As part of establishing this leading-edge capability, TAE has partnered with original equipment manufacturer (OEM) for the engines and turbines, world leading military aircraft engine manufacturer Pratt & Whitney, to establish a centre of excellence, not only for Australian industry, but equally as a critical cog in the global F-35 sustainment and logistics network.

Once completed, the building will have 15,620 square metres of floor space, which is an 80 per cent expansion of the current footprint, which will see five key work areas established, including:

  • F135 engine maintenance, repair, overhaul and upgrade (MRO&U) and regional warehouse area – ready Q4 FY19;
  • Existing engine MRO&U and warehouse area for engines from Hornet (F404), Super Hornet, Growler (F414) and Abrams tank (AGT1500), plus expansion space – ready Q2 FY20;
  • Engine component repair area including, cleaning, non-destructive testing, machining, welding, grinding, heat treatment – ready Q2 FY20;
  • Advanced manufacturing facility for aluminium vacuum brazing based chassis production for the F35 aircraft – ready Q2 FY20; and
  • Administration and engineering office complex – ready Q2 FY20.

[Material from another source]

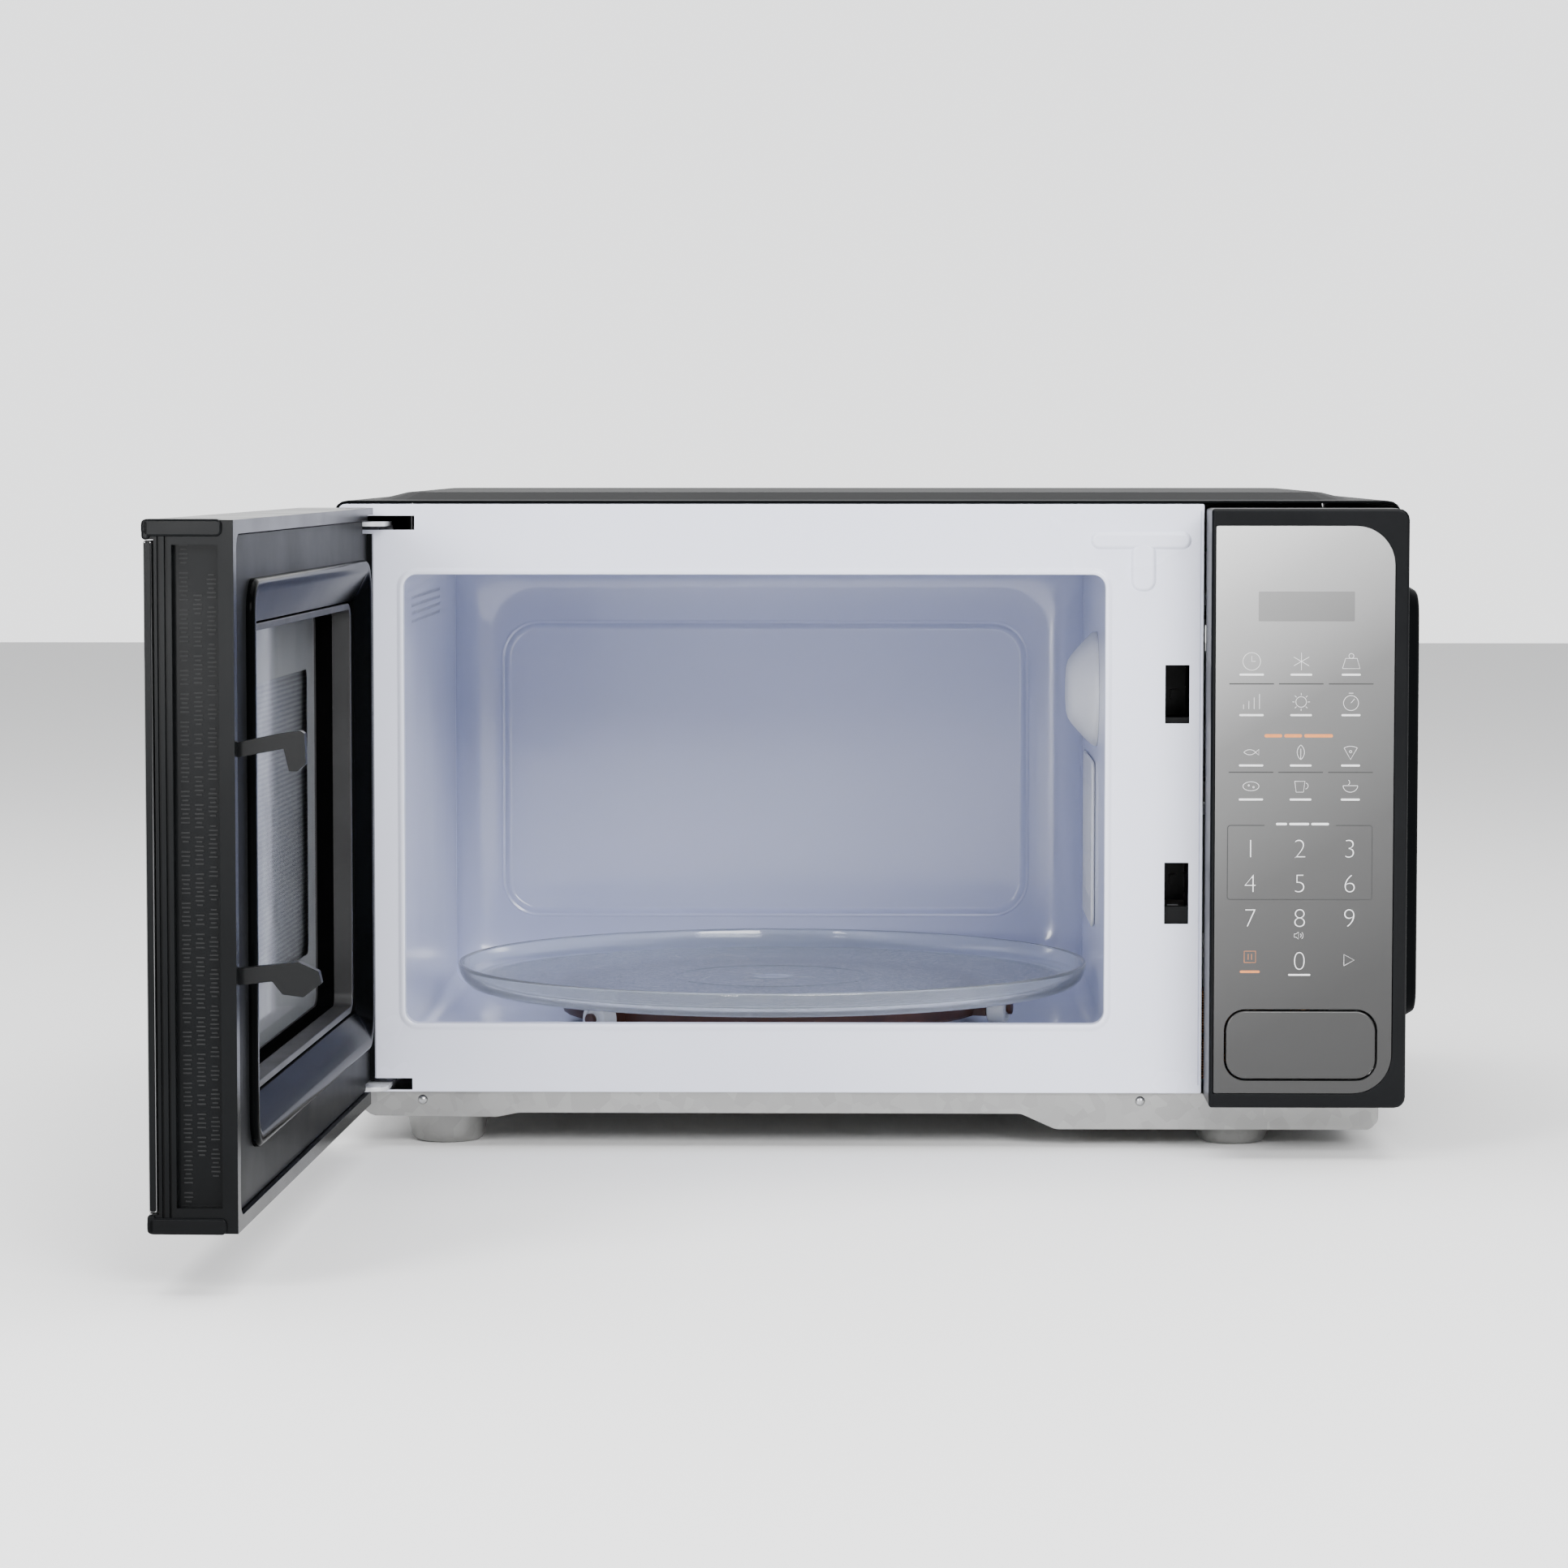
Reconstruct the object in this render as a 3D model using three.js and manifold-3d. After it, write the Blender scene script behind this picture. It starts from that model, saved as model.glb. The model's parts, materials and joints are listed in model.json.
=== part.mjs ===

The specially designed, secure facility will provide optimised work areas for improved production flow, which is climate controlled throughout, while implementing an open plan design to maximise the use of space and equipment.

This leading-edge capability also provides the opportunity for Australia to further develop it's sovereign industrial capability through collaboration with key global partners on the F-35 project. This expands beyond just the OEMs, like Lockheed Martin and Pratt & Whitney, to the global operators of the weapons system, particularly allies including the US, Japan and South Korea.

"As key industry partners for the global F-35 project, it has meant that industry as a whole has had to be globally competitive, that is across both manufacturing and sustainment, it is a great vote of confidence in Australian industry and its capability to compete against global heavyweights," Sanderson explained.

Enhancing these critical regional partnerships at the military-to-military level provides Australia's domestic industry with the opportunity to integrate and collaborate with F-35 industry partners in allied countries as a means of enhancing industry development, collaboration and Australian industry content in global supply chains beyond the F-35.

Examples of such global integration and participation on the back of success with the F-35 program have been seen with companies like TAE, highlighting the adaptability of Australian industry and the role it can play in supporting broader platforms.

Sanderson reinforced this, saying, "The biggest growth opportunity for TAE is moving from an initial depot capability, to then begin competing for the broader regional F135 maintenance projects. Building on that enables us to then compete for excess maintenance and sustainment work coming out of the US and even broader global F-35 partners."

Meanwhile, the partnership with a global prime like Pratt & Whitney further expands the avenues for Australian industry development available to TAE, as the Pratt & Whitney order book extends beyond military aircraft engines for some of the world's leading combat and strategic airlift aircraft to include civilian aerospace engines for a range of civilian aircraft.

"Working on the only fifth-generation engine in the F135 is a game changer for Australian industry, and TAE is proud to be part of the Australian team supporting the F-35 at home and abroad," Sanderson said.

The F-35 program is not only a global military project, it is frequently serving as a test-bed for greater international industry collaboration and integration and is expected to do so well into the future.